_Short task_. Track down the lines that contain "with" and copy them.

++++ Information shown ++++

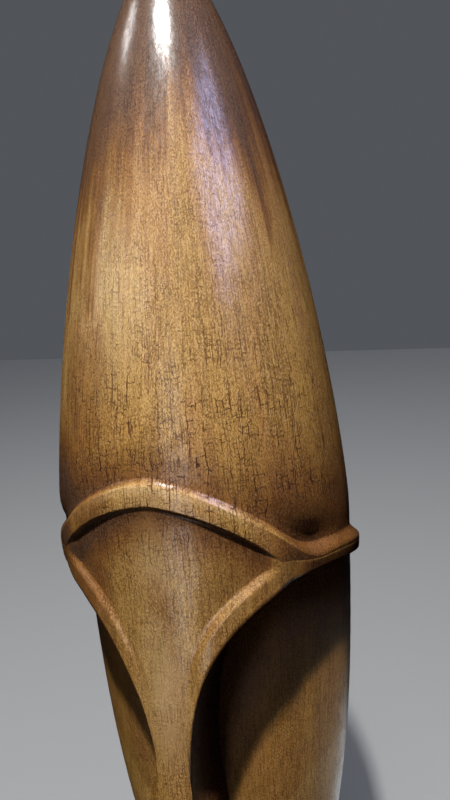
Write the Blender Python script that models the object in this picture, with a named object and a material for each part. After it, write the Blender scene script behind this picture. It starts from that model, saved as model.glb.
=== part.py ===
"""A tall wooden face, carved from one round log.

The head is a smooth pointed body. Around its girth runs a raised brow band, which arches over a
shield-shaped panel in front and sweeps down and back as a wing on each side. Two rims run from the
arch's corners down into one long narrow nose. Beside the nose the cheeks are cut far back, and the
small mouth, chin and short neck below them are plain.

The surface is worked out as a grid. Its columns run from the point of the head to the neck, and its
rows follow the carved lines, so that every carved edge lies on a row. Azimuths are in degrees from
the front, which is -Y, and a line's drop is its distance below the brow level.
"""
import bpy
import numpy as np

# Driving dimensions, in metres, with heights above the underside
HEIGHT = 0.600
GIRTH_RADIUS = 0.0744
NECK_RADIUS = 0.038
FOOT_RADIUS = 0.046
FOOT_HEIGHT = 0.030

# Levels of the free form, as shares of its height
GIRTH_LEVEL = 0.569 * HEIGHT
BROW_LEVEL = 0.589 * HEIGHT
CHIN_LEVEL = 0.061 * HEIGHT
JAW_LEVEL = 0.125 * HEIGHT

# Exponents of the head's curve: its point, how full it is above, and how full below
POINT_CURVE = 1.31
POINT_FULLNESS = 0.61
LOWER_CURVE = 2.67

# Brow band: an arch over the front
CORNER_AZIMUTH = 43.4
ARCH_TOP_RISE = 0.0258
ARCH_TOP_FALL = 0.0270
ARCH_CURVE = 1.70
VALLEY_ROUND = 0.010
BAND_HEIGHT = 0.0113
BAND_SPREAD = 0.27
BAND_SPREAD_CURVE = 6.0
BAND_PROUD = 0.0003
BAND_SWELL = 0.0004
BAND_EDGE = 0.0034
BAND_FOOT = 0.0022
CORNER_FOOT = 0.0006

# Brow band: a wing on each side, whose upper and lower edges sweep down to the back
WING_START = 62.0
WING_FOOT_START = 58.0
WING_SPAN = 32.0
WING_REACH = 75.0
WING_DROP = 0.0142
WING_HEIGHT = 0.0120
WING_SWEEP = 0.0093
WING_FOOT_SWEEP = 0.00885
WING_PROUD = 0.0043
WING_EDGE = 0.0060
WING_SOFT = (44.0, 62.0)
WING_RISE = (55.0, 90.0)
WING_FADE = (100.0, 135.0)

# Hollows just above the band
BROW_HOLLOW = 0.0012
BROW_HOLLOW_FADE = (50.0, 80.0)
TEMPLE_HOLLOW = 0.0034
TEMPLE_AZIMUTH = 57.0
TEMPLE_WIDTH = 11.0
HOLLOW_HEIGHT = 0.009

# Shield, and the rims from the arch's corners down into the nose
SHIELD_RADIUS = 0.0714
SHIELD_DROP = 0.025
CORNER_RISE = 0.0026
CORNER_SWELL = (22.0, 50.0)
CORNER_BLEND = (34.0, 44.0)
RIM_RISE = 0.0021
RIM_GROOVE = 0.0006
RIM_CREST = 0.3
CREST_FALL = 0.2
RIM_TIP_DROP = 0.082
RIM_HALF_AZIMUTH = 1.8
RIM_CORNER_DROP = 0.0150
RIM_FLARE = 0.0240
RIM_FADE = (0.25, 0.60)

# Nose
NOSE_TIP_DROP = 0.166
NOSE_TIP_RADIUS = 0.0730
NOSE_HALF_AZIMUTH = 4.7
NOSE_CORNER_AZIMUTH = 47.5
NOSE_FLARE = 0.0272
NOSE_EDGE = 0.0020
NOSE_ROLL = (0.3, 0.7)
NOSE_TIP_ROUND = 0.007
NOSE_TIP_SLOPE = 0.0175
NOSE_CORNER_LIFT = 0.0035
NOSE_CORNER_CURVE = 3.0
NOSE_FOOT_CURVE = 8.0
NOSE_UNDERCUT = 0.005
NOSTRIL_AZIMUTH = 2.4
NOSTRIL_LENGTH = 0.016
NOSTRIL_DROP = 0.158

# Cheeks: round faces set back from the log, as shares of its radius
CHEEK_ROUND = 0.82
CHEEK_ASIDE = 0.245
CHEEK_BACK = 0.335
CHEEK_EDGE = 0.004
CLIFF_SPREAD = 0.0025
CLIFF_TURN = (10.0, 60.0)
HOLLOW_LEAST = 0.3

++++

_Response_.
Write the Blender Python script that models the object in this picture, with a named object and a material for each part. After it, write the Blender scene script behind this picture. It starts from that model, saved as model.glb.
# Driving dimensions, in metres, with heights above the underside